Programming language
Python 3.6 or higher
Dependencies
Numpy, pandas, requests, re, scispacy, spacy, lxml, torch, keras, sklearn, transformers, html
List of contributors
Junxia Lin, Yuezheng He, Subha Madhavan, Chul Kim, Simina M. Boca.
Software location
Archive
Name: PyPi
Persistent identifier: https://pypi.org/project/biomarker-nlp/
Licence: MIT
Publisher: Junxia Lin
Version published: 0.0.4
Date published: 09/04/21
Code repository
Name: GitHub
Identifier: https://github.com/Damonlin11/FDA-approved-Targeted-Therapies-Label-Extraction/tree/main/biomarker_nlp
Licence: MIT
Date published: 09/05/21
Language
English
Reuse potential
biomarker_nlp is useful for a variety of users who want to detect biomarker information from free text, including but not restricted to the list of FDA-approved targeted cancer therapies available on the NCI website or the DailyMed database of drug labels on the NLM website.
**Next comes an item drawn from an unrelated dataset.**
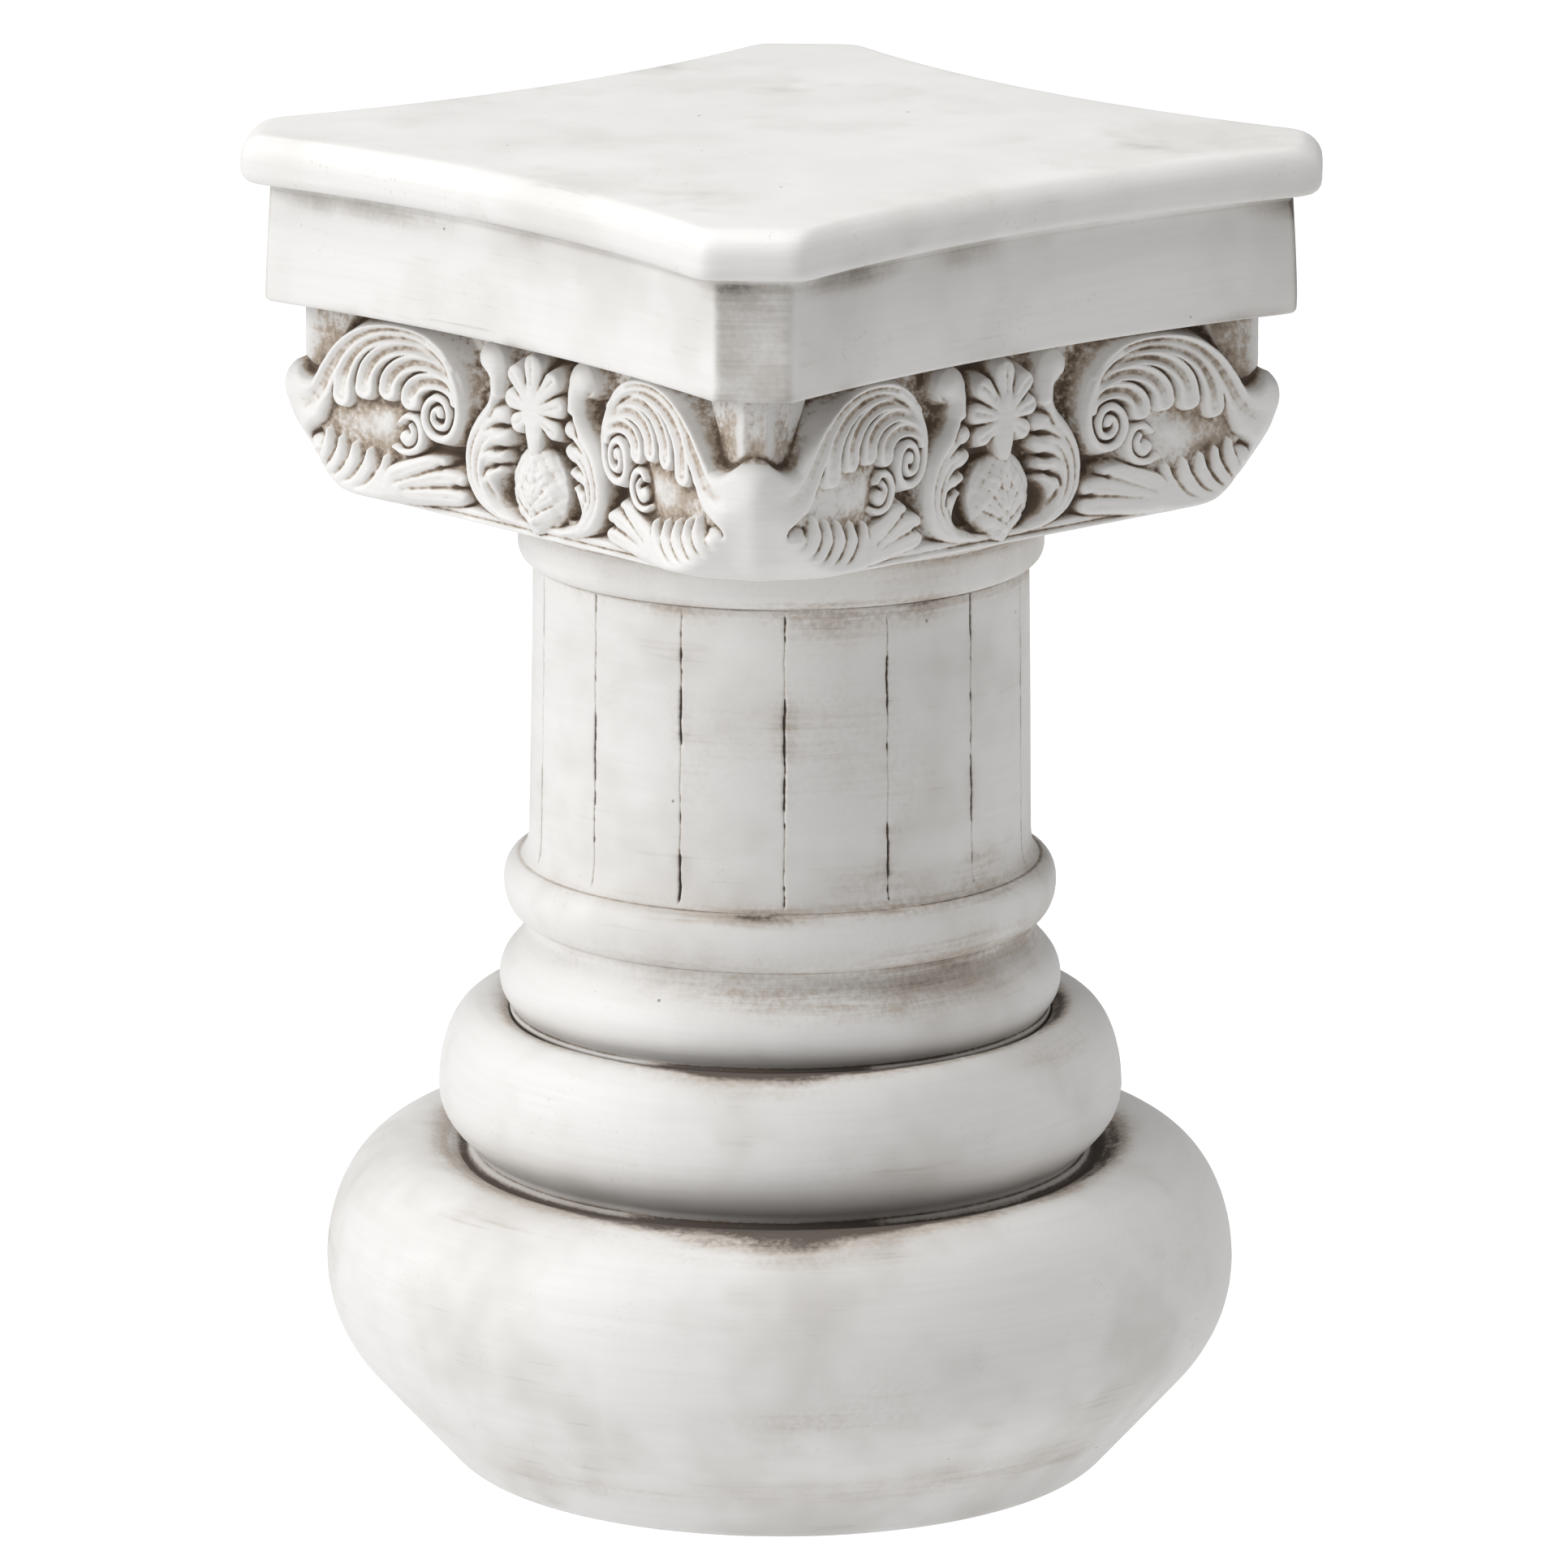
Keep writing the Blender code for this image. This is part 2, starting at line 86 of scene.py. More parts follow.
def boxBlur(field, reach, axis):
    # running mean, three times over, close to a Gaussian
    for _ in range(3):
        field = np.moveaxis(field, axis, 0)
        padded = np.concatenate([np.repeat(field[:1], reach + 1, 0), field, np.repeat(field[-1:], reach, 0)])
        total = np.cumsum(padded, axis=0, dtype=np.float32)
        field = (total[2 * reach + 1:] - total[:-2 * reach - 1]) / (2 * reach + 1)
        field = np.moveaxis(field, 0, axis)
    return field


def placed(name, data):
    thing = bpy.data.objects.new(name, data)
    bpy.context.scene.collection.objects.link(thing)
    return thing


def addPiece(name, points, faces, cavity, hollow, material, closing=()):
    # faces is an (n, 3) or (n, 4) array, closing the ring of points that one last face fills
    mesh = bpy.data.meshes.new(name)
    mesh.from_pydata(points.tolist(), [], faces.tolist() + ([list(closing)] if len(closing) else []))
    for mask, amounts in (("cavity", cavity), ("hollow", hollow)):
        layer = mesh.attributes.new(mask, "FLOAT", "POINT")
        layer.data.foreach_set("value", np.asarray(amounts, np.float32).ravel())
    mesh.polygons.foreach_set("use_smooth", np.ones(len(mesh.polygons), bool))
    mesh.materials.append(material)
    mesh.update()
    piece = placed(name, mesh)
    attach(piece, "root")
    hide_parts("roman_column")
    return piece


def addRings(name, rings, points, cavity, hollow, material, downwards):
    # rings of points one after another, from the bottom up or downwards, the last one filled
    columns = len(points) // rings
    first = np.arange(rings - 1)[:, None] * columns + np.arange(columns)
    after = np.arange(rings - 1)[:, None] * columns + np.roll(np.arange(columns), -1)
    corners = (first, after, after + columns, first + columns)
    closing = (rings - 1) * columns + np.arange(columns)
    if downwards:
        corners, closing = [corners[n] for n in (0, 3, 2, 1)], closing[::-1]
    faces = np.stack(corners, -1).reshape(-1, 4)
    addPiece(name, points, faces, cavity, hollow, material, closing.tolist())
    print(name, "built,", len(faces) * 2 + columns - 2, "triangles")


def newGroup(name, inputs, outputs):
    group = bpy.data.node_groups.new(name, "ShaderNodeTree")
    for label, kind, value in inputs:
        socket = group.interface.new_socket(label, in_out="INPUT", socket_type="NodeSocket" + kind)
        if value is not None:
            socket.default_value = value
    for label in outputs:
        group.interface.new_socket(label, in_out="OUTPUT", socket_type="NodeSocketFloat")
    return group, group.nodes.new("NodeGroupInput").outputs


def putOut(group, **results):
    made = group.nodes.new("NodeGroupOutput")
    for label, value in results.items():
        group.links.new(value, made.inputs[label])
    return group


def addNode(tree, kind, links=None, **settings):
    # links: socket name or number -> value or the socket that feeds it
    node = tree.nodes.new("ShaderNode" + kind)
    for key, value in settings.items():
        setattr(node, key, value)
    for socket, value in (links or {}).items():
        if isinstance(value, bpy.types.NodeSocket):
            tree.links.new(value, node.inputs[socket])
        else:
            node.inputs[socket].default_value = value
    return node


def calc(tree, operation, a, b=0.0, c=0.0, clamp=False):
    return addNode(tree, "Math", {0: a, 1: b, 2: c}, operation=operation, use_clamp=clamp).outputs[0]


def times(tree, a, b):
    return calc(tree, "MULTIPLY", a, b)


def timesAdd(tree, a, b, c, clamp=False):
    return calc(tree, "MULTIPLY_ADD", a, b, c, clamp)


def ramp(tree, value, low, high):
    return addNode(tree, "MapRange", {"Value": value, "From Min": low, "From Max": high},
                   interpolation_type="SMOOTHSTEP").outputs["Result"]


def noise(tree, place, scale, detail=3.0, roughness=0.55, distortion=0.0):
    return addNode(tree, "TexNoise", {"Vector": place, "Scale": scale, "Detail": detail, "Roughness": roughness,
                                      "Distortion": distortion}).outputs["Fac"]


def stretched(tree, place, size):
    return addNode(tree, "VectorMath", {0: place, 1: size}, operation="MULTIPLY").outputs[0]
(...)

In addition, it is capable of detecting negation in any free text. biomarker_nlp could also be integrated into an “AI-augmented curation” workflow, building on similar work by Mahmood et al. (2017), which developed a system to extract associations between genomic anomalies and drug responses from the biomedical literature [9]. The package is written in Python, a widely used programming language. It is well documented and archived on both Python Package Index (PyPI) and GitHub repositories. Users can provide their questions or comments on GitHub issues or through email, and the authors of the package will do their best to support them.
Funding Information
This work was completed as part of a project funded by a pilot award (P30CA051008, PI of pilot: Kim).
Competing Interests
SM is currently an employee at Pfizer. SMB is currently an employee and minor shareholder at AstraZeneca. This work was performed while SM and SMB were at Georgetown University, with no funding coming from either Pfizer or AstraZeneca.
Author Contribution
JL developed the underlying code for the software and led the writing of the manuscript, with input from YH, SM, CK, and SMB. SMB oversaw the project, provided suggestions for improving the software development, and assisted with writing the manuscript. CK and SMB conceived the research project, with input from SM.